◆ **TASK**:
Copy each line that contains the string "manifold".

◆ **GIVEN INFORMATION**:
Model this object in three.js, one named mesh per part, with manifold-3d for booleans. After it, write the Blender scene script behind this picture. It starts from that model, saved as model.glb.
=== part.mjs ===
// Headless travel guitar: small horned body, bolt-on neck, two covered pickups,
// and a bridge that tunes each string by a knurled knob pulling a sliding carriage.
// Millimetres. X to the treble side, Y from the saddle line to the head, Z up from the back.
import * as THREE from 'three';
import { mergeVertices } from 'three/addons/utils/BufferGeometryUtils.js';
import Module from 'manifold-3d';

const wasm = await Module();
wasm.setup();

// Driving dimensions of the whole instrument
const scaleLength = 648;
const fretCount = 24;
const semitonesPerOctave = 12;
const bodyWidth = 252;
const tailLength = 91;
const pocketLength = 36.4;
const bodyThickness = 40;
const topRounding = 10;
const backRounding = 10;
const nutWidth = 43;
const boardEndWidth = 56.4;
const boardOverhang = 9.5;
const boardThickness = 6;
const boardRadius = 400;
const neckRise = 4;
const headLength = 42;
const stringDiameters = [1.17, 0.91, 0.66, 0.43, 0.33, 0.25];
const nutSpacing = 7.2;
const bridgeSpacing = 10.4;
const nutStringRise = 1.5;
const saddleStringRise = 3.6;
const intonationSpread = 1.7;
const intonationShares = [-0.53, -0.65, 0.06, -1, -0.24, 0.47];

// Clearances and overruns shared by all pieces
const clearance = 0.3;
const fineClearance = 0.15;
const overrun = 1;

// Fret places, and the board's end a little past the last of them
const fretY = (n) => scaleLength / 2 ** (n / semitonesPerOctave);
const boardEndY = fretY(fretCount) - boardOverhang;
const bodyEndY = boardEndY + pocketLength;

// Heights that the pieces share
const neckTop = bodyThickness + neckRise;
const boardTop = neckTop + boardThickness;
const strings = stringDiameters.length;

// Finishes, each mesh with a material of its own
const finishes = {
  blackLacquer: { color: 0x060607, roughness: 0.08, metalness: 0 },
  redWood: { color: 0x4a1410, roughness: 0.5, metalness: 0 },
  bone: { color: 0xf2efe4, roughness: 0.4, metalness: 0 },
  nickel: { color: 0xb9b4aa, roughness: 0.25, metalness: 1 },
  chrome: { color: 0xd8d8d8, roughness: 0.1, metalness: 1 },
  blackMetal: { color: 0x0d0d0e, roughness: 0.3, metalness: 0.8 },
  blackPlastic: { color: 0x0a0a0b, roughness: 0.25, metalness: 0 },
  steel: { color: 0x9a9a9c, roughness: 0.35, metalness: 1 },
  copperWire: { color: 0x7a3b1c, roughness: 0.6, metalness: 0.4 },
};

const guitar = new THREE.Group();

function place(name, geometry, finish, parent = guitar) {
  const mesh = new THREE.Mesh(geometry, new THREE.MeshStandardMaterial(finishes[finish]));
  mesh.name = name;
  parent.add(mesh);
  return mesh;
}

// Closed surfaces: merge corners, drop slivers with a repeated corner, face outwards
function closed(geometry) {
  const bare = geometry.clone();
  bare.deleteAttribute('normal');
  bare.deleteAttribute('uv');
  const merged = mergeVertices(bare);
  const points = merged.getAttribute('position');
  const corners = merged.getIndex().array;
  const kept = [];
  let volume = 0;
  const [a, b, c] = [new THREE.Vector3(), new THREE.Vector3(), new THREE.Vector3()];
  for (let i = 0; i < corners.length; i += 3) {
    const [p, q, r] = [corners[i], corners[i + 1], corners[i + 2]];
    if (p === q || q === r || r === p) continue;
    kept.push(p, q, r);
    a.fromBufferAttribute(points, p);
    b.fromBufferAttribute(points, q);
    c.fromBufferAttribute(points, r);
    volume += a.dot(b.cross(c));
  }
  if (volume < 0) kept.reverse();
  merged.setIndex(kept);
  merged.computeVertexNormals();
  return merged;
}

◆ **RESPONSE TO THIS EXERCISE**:
Model this object in three.js, one named mesh per part, with manifold-3d for booleans. After it, write the Blender scene script behind this picture. It starts from that model, saved as model.glb.
import Module from 'manifold-3d';